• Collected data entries
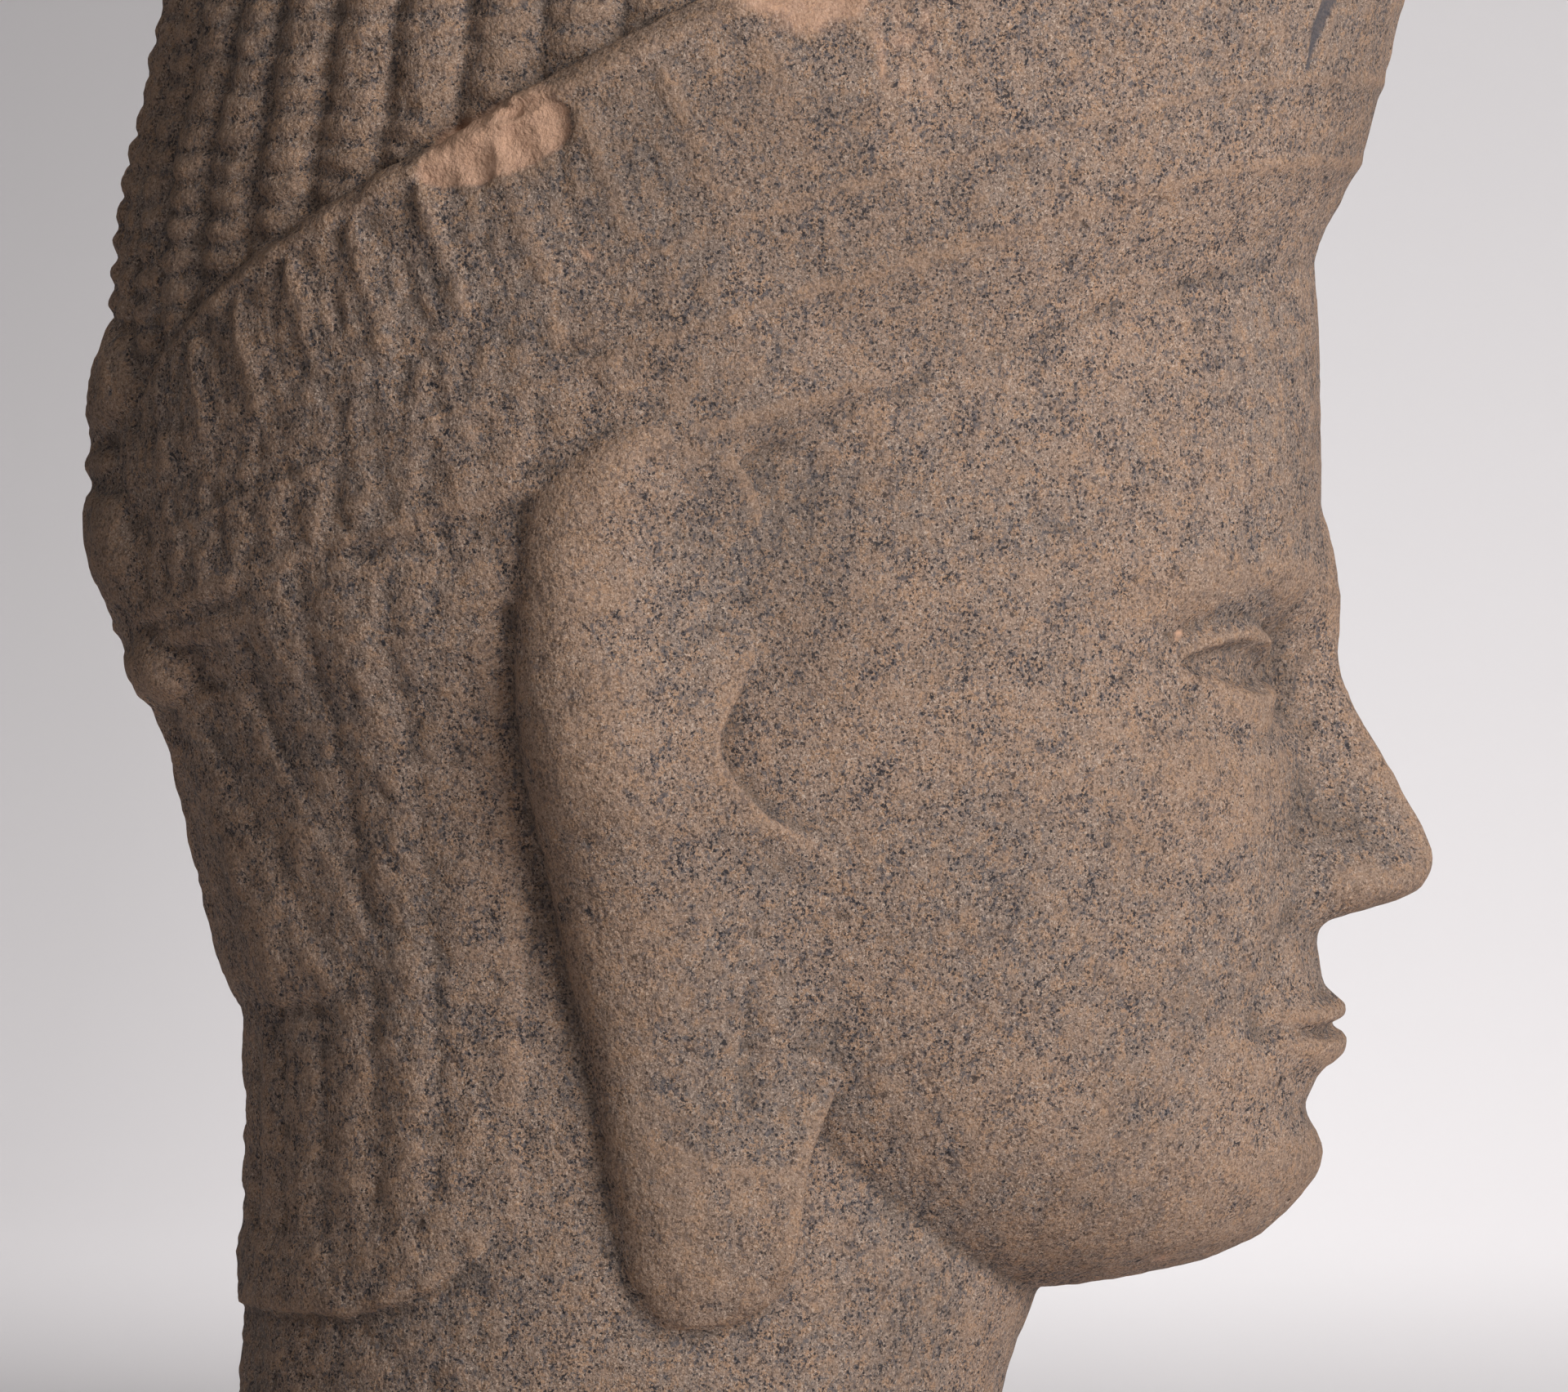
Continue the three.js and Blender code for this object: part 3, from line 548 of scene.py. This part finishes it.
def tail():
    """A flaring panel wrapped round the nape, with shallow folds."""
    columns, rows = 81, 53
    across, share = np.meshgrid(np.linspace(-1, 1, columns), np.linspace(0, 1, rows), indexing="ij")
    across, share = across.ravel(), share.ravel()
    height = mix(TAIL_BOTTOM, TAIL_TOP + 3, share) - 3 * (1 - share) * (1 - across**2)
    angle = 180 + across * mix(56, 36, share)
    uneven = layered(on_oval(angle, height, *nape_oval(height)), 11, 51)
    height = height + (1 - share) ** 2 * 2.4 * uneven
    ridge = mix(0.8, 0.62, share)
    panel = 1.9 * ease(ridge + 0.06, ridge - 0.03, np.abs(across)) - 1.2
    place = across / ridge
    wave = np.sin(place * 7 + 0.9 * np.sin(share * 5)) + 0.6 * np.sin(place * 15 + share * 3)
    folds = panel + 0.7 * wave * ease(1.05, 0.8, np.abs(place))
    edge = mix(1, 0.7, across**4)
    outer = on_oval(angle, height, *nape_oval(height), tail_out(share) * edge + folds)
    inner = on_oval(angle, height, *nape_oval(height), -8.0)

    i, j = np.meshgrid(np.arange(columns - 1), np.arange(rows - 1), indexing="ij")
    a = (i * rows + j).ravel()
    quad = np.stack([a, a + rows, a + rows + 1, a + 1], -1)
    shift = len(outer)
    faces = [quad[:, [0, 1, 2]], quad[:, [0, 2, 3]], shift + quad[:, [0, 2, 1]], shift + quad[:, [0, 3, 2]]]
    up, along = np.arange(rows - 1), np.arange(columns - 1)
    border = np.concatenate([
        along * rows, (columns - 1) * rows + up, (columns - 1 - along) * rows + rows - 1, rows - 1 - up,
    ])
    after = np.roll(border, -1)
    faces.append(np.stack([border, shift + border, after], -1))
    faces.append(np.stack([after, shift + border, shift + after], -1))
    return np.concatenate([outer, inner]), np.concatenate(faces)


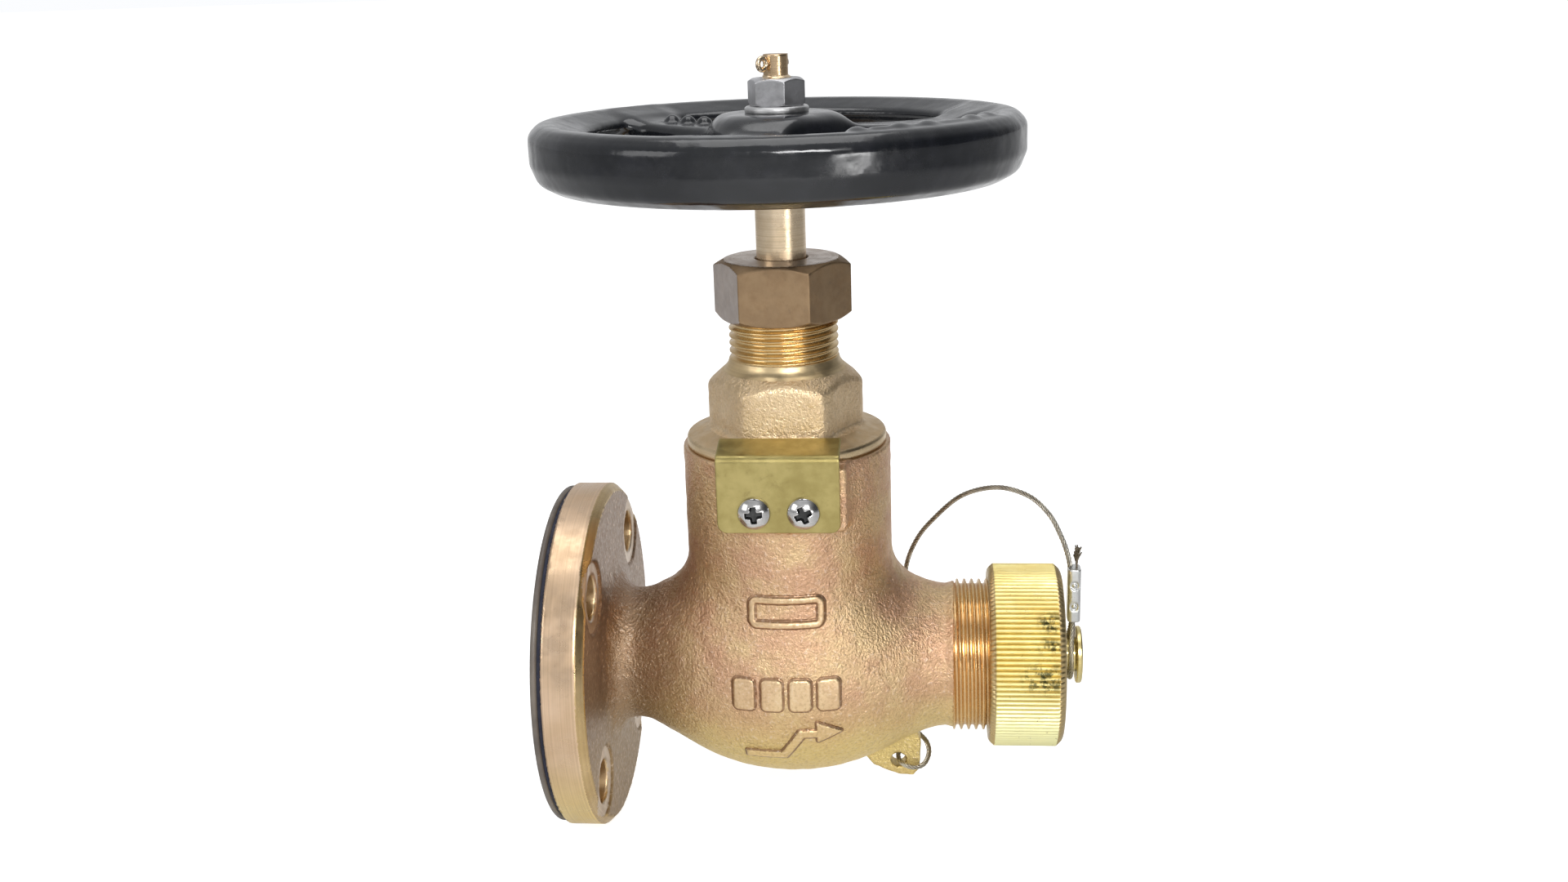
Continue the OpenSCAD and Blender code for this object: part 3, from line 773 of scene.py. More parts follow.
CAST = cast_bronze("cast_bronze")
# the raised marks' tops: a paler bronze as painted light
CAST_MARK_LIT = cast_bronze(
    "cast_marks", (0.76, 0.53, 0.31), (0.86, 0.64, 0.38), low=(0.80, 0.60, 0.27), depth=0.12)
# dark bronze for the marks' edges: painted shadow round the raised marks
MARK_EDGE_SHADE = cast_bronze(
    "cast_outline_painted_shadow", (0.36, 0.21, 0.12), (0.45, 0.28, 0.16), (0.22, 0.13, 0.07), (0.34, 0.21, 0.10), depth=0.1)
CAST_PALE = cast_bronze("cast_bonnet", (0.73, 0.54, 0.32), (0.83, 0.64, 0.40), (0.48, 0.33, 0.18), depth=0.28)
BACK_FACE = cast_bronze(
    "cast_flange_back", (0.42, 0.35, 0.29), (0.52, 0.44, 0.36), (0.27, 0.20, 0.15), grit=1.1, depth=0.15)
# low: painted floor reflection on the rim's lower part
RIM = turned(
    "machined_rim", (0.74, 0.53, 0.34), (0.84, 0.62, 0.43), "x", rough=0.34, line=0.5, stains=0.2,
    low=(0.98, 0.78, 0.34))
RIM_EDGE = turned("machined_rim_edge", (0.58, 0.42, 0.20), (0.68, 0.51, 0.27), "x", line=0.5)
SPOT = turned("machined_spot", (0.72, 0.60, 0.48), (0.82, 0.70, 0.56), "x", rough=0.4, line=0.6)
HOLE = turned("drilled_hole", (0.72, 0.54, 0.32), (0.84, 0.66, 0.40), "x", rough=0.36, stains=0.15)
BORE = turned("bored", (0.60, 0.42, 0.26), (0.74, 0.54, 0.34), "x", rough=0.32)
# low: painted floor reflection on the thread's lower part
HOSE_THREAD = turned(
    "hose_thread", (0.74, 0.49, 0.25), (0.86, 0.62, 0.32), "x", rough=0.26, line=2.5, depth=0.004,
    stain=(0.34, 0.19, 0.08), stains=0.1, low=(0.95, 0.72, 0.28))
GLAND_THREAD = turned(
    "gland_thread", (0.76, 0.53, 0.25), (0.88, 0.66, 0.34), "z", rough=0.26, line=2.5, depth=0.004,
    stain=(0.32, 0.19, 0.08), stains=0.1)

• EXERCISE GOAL
Emit the records above again, exactly, with no line skipped.

• TASK RESPONSE
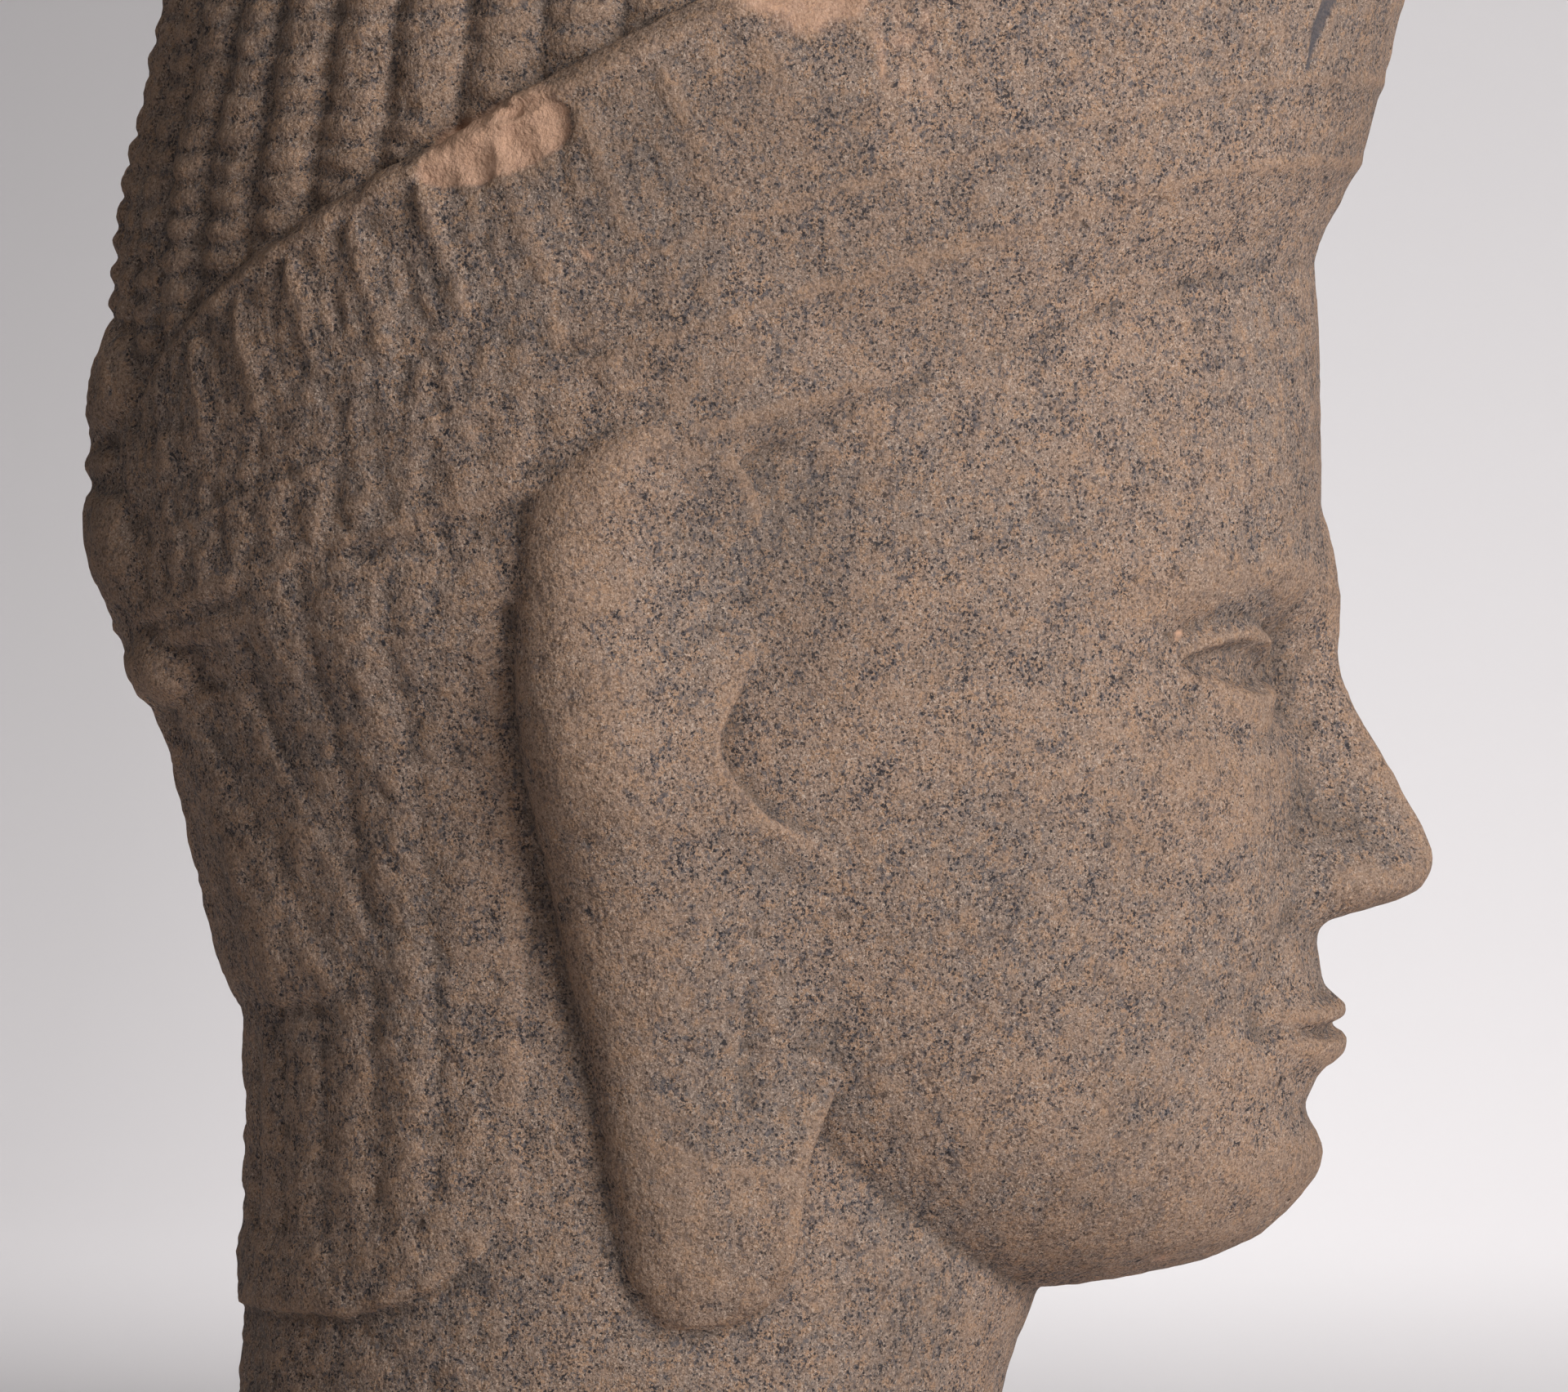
Continue the three.js and Blender code for this object: part 3, from line 548 of scene.py. This part finishes it.
def tail():
    """A flaring panel wrapped round the nape, with shallow folds."""
    columns, rows = 81, 53
    across, share = np.meshgrid(np.linspace(-1, 1, columns), np.linspace(0, 1, rows), indexing="ij")
    across, share = across.ravel(), share.ravel()
    height = mix(TAIL_BOTTOM, TAIL_TOP + 3, share) - 3 * (1 - share) * (1 - across**2)
    angle = 180 + across * mix(56, 36, share)
    uneven = layered(on_oval(angle, height, *nape_oval(height)), 11, 51)
    height = height + (1 - share) ** 2 * 2.4 * uneven
    ridge = mix(0.8, 0.62, share)
    panel = 1.9 * ease(ridge + 0.06, ridge - 0.03, np.abs(across)) - 1.2
    place = across / ridge
    wave = np.sin(place * 7 + 0.9 * np.sin(share * 5)) + 0.6 * np.sin(place * 15 + share * 3)
    folds = panel + 0.7 * wave * ease(1.05, 0.8, np.abs(place))
    edge = mix(1, 0.7, across**4)
    outer = on_oval(angle, height, *nape_oval(height), tail_out(share) * edge + folds)
    inner = on_oval(angle, height, *nape_oval(height), -8.0)

    i, j = np.meshgrid(np.arange(columns - 1), np.arange(rows - 1), indexing="ij")
    a = (i * rows + j).ravel()
    quad = np.stack([a, a + rows, a + rows + 1, a + 1], -1)
    shift = len(outer)
    faces = [quad[:, [0, 1, 2]], quad[:, [0, 2, 3]], shift + quad[:, [0, 2, 1]], shift + quad[:, [0, 3, 2]]]
    up, along = np.arange(rows - 1), np.arange(columns - 1)
    border = np.concatenate([
        along * rows, (columns - 1) * rows + up, (columns - 1 - along) * rows + rows - 1, rows - 1 - up,
    ])
    after = np.roll(border, -1)
    faces.append(np.stack([border, shift + border, after], -1))
    faces.append(np.stack([after, shift + border, shift + after], -1))
    return np.concatenate([outer, inner]), np.concatenate(faces)


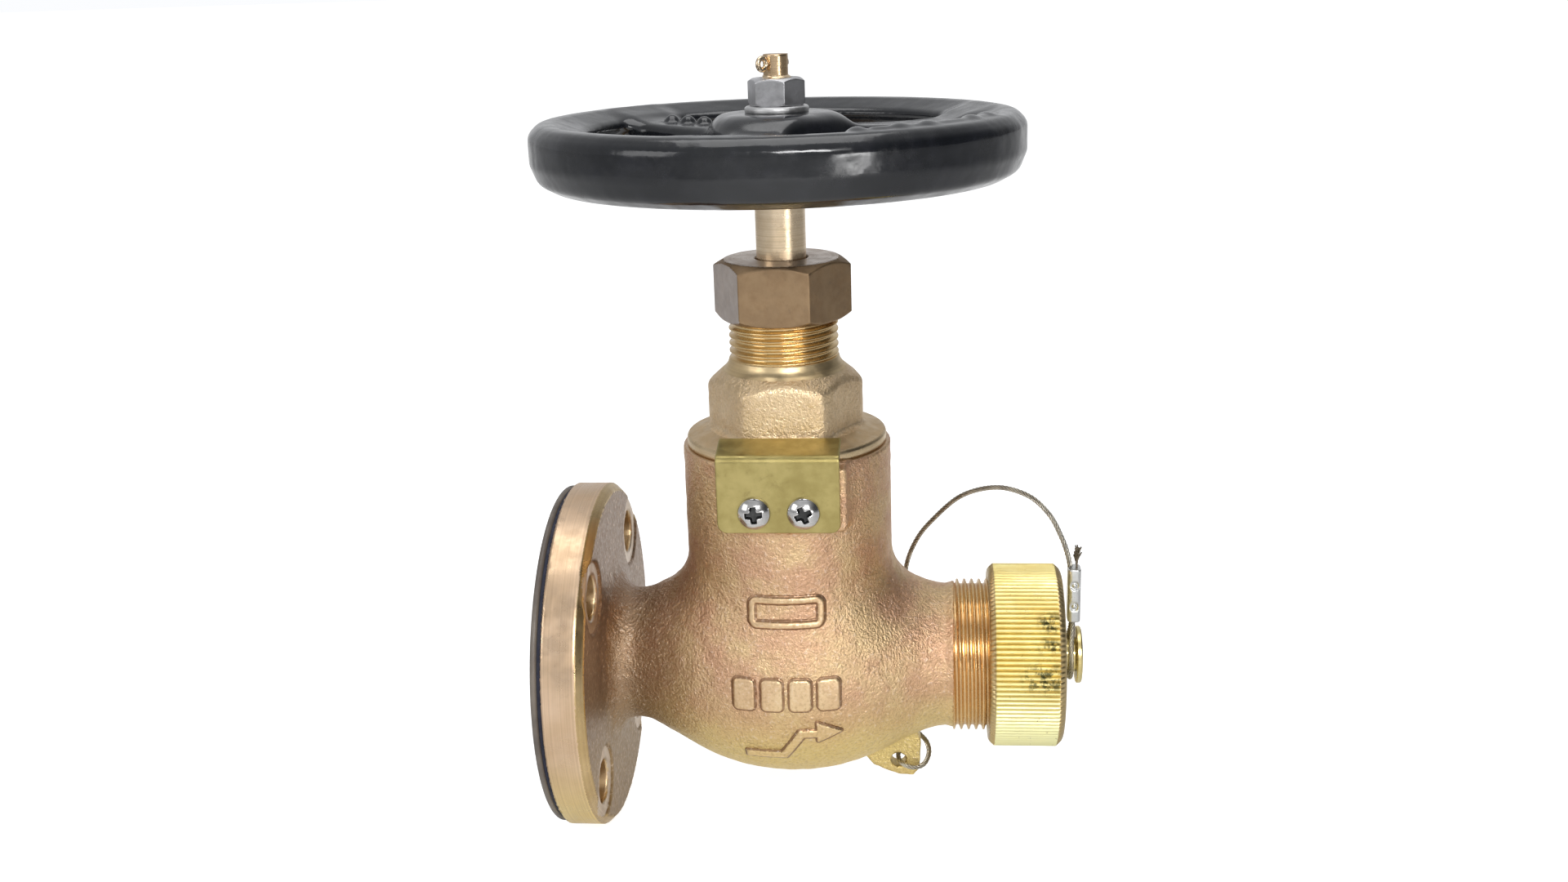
Continue the OpenSCAD and Blender code for this object: part 3, from line 773 of scene.py. More parts follow.
CAST = cast_bronze("cast_bronze")
# the raised marks' tops: a paler bronze as painted light
CAST_MARK_LIT = cast_bronze(
    "cast_marks", (0.76, 0.53, 0.31), (0.86, 0.64, 0.38), low=(0.80, 0.60, 0.27), depth=0.12)
# dark bronze for the marks' edges: painted shadow round the raised marks
MARK_EDGE_SHADE = cast_bronze(
    "cast_outline_painted_shadow", (0.36, 0.21, 0.12), (0.45, 0.28, 0.16), (0.22, 0.13, 0.07), (0.34, 0.21, 0.10), depth=0.1)
CAST_PALE = cast_bronze("cast_bonnet", (0.73, 0.54, 0.32), (0.83, 0.64, 0.40), (0.48, 0.33, 0.18), depth=0.28)
BACK_FACE = cast_bronze(
    "cast_flange_back", (0.42, 0.35, 0.29), (0.52, 0.44, 0.36), (0.27, 0.20, 0.15), grit=1.1, depth=0.15)
# low: painted floor reflection on the rim's lower part
RIM = turned(
    "machined_rim", (0.74, 0.53, 0.34), (0.84, 0.62, 0.43), "x", rough=0.34, line=0.5, stains=0.2,
    low=(0.98, 0.78, 0.34))
RIM_EDGE = turned("machined_rim_edge", (0.58, 0.42, 0.20), (0.68, 0.51, 0.27), "x", line=0.5)
SPOT = turned("machined_spot", (0.72, 0.60, 0.48), (0.82, 0.70, 0.56), "x", rough=0.4, line=0.6)
HOLE = turned("drilled_hole", (0.72, 0.54, 0.32), (0.84, 0.66, 0.40), "x", rough=0.36, stains=0.15)
BORE = turned("bored", (0.60, 0.42, 0.26), (0.74, 0.54, 0.34), "x", rough=0.32)
# low: painted floor reflection on the thread's lower part
HOSE_THREAD = turned(
    "hose_thread", (0.74, 0.49, 0.25), (0.86, 0.62, 0.32), "x", rough=0.26, line=2.5, depth=0.004,
    stain=(0.34, 0.19, 0.08), stains=0.1, low=(0.95, 0.72, 0.28))
GLAND_THREAD = turned(
    "gland_thread", (0.76, 0.53, 0.25), (0.88, 0.66, 0.34), "z", rough=0.26, line=2.5, depth=0.004,
    stain=(0.32, 0.19, 0.08), stains=0.1)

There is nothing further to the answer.